Valentine's Day Mars Rover massacre: The final words

After all these years--15 to be exact--the Mars Rover is dead.
Gone..
Transmission last..

But it was a miracle in nature!

After all, NASA's six-wheeled rover landed on the red planet in January 2004 for what billed as a 90-day mission. The robot was still going until a dust storm on Mars last summer killed it.

From 2004 until now.. Many of you reading this today were just born in or around 2004.. from your youth until this final message from the Red Planet, we have been hearing from a distant friend, in a way..
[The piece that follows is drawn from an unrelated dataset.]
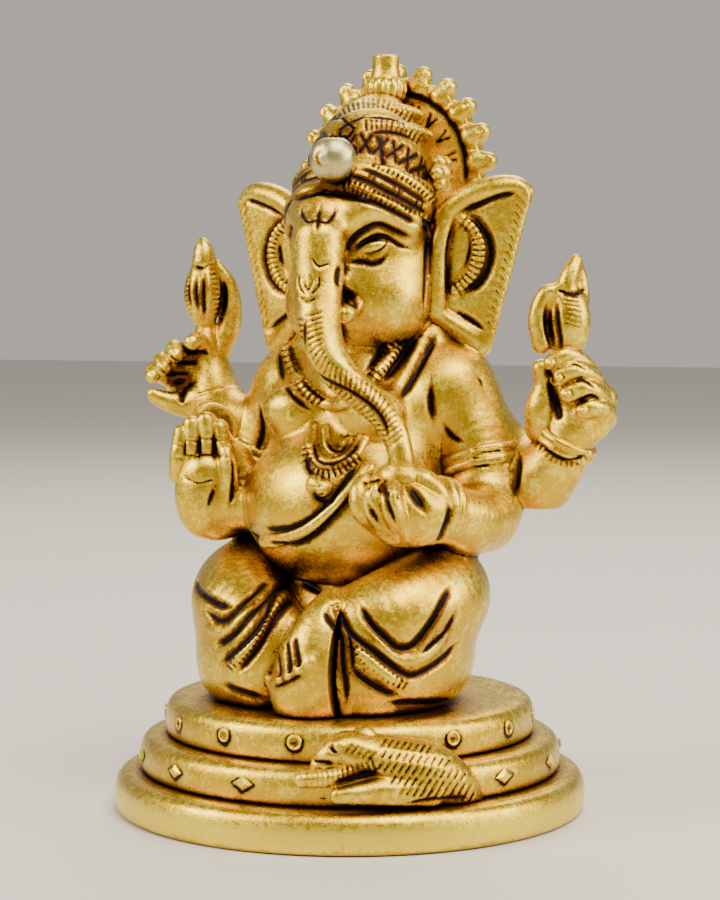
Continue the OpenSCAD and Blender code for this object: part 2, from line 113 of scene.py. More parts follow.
def soft_min(a, b, melt):
    if melt <= 0:
        return np.minimum(a, b)
    near = np.maximum(melt - np.abs(a - b), 0) / melt
    return np.minimum(a, b) - near * near * melt * 0.25


def ball(centre, radii, turn=None):
    """Distance to an egg shape. The columns of turn are its own axes."""
    radii = np.broadcast_to(np.array(radii, np.float32), (3,))

    def distance(x, y, z):
        p = [x - centre[0], y - centre[1], z - centre[2]]
        if turn is not None:
            p = [sum(turn[j][i] * p[j] for j in range(3)) for i in range(3)]
        far = np.sqrt(sum((p[i] / radii[i]) ** 2 for i in range(3)))
        steep = np.sqrt(sum((p[i] / radii[i] ** 2) ** 2 for i in range(3)))
        return far * (far - 1) / np.maximum(steep, 1e-4)

    reach = float(radii.max())
    return distance, np.array(centre) - reach, np.array(centre) + reach


def rod(a, b):
    """Distance to a round bar between two points that carry their own radius."""
    a, b = np.array(a, np.float32), np.array(b, np.float32)
    way = b[:3] - a[:3]
    length2 = max(float(way @ way), 1e-6)

    def distance(x, y, z):
        px, py, pz = x - a[0], y - a[1], z - a[2]
        t = np.clip((px * way[0] + py * way[1] + pz * way[2]) / length2, 0, 1)
        far = np.sqrt((px - way[0] * t) ** 2 + (py - way[1] * t) ** 2 + (pz - way[2] * t) ** 2)
        return far - (a[3] + (b[3] - a[3]) * t)

    reach = max(a[3], b[3], 0)
    return distance, np.minimum(a[:3], b[:3]) - reach, np.maximum(a[:3], b[:3]) + reach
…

Abigail Fraeman, the deputy of project science for the Mars Exploration Rover mission at NASA's Jet Propulsion Laboratory, wrote this in a poignant and emotional WASHINGTON POST article,
Tuesday’s communication attempts began with a “wake-up song” played at mission control. The mission’s principal investigator, Steve Squyres, had chosen “I’ll Be Seeing You,” as performed by Billie Holiday. At 8:10 p.m., Holiday’s wistful voice floated up from the command floor. “I’ll be seeing you in all the old familiar places that this heart of mine embraces,” she sang. Tears welled in my eyes. 
Opportunity — or Oppy, as we affectionately call her — has been in my heart since she touched down on Martian soil 15 years ago, in January 2004. I was 16 and a high school student at Montgomery Blair High School in Silver Spring, Md. I loved space, and I couldn’t believe my luck when the Planetary Society offered me the chance to watch Opportunity land at JPL through its Red Rover Goes to Mars program. I was with the science team when we saw Oppy’s first images of Mars pop into view on large projection screens that surrounded the room. Instead of the rocky volcanic plains previous Mars landers had seen, Opportunity revealed a sea of sand with a strip of white bedrock poking through.
Opportunity was, actually, the second rover that NASA managed to land on Mars back in 2004. The tests and data found concludes that Mars was once able to hold life.. that waterways once roams around the now dusty dirt.

But today, Valentine's Day, a heartbreak: The final words of the Mars Rover.. seemingly painful to read, even though a machine beamed them..

A science reporter, Jacob Margolis, scientists at NASA said the last message they received from Opportunity effectively translated to, "My battery is low and it's getting dark."

NASA published their "Opportunity, Wake Up!" playlist on Spotify. It contained hits like "Wake Me Up Before You Go-Go" by Wham!, "Here Comes the Sun" by The Beatles, "Life On Mars?" by David Bowie, "Telephone Line" by Electric Light Orchestra, "I Will Survive" by Gloria Gaynor, and "I Won't Back Down" by Tom Petty.

But the battery went low... it got dark...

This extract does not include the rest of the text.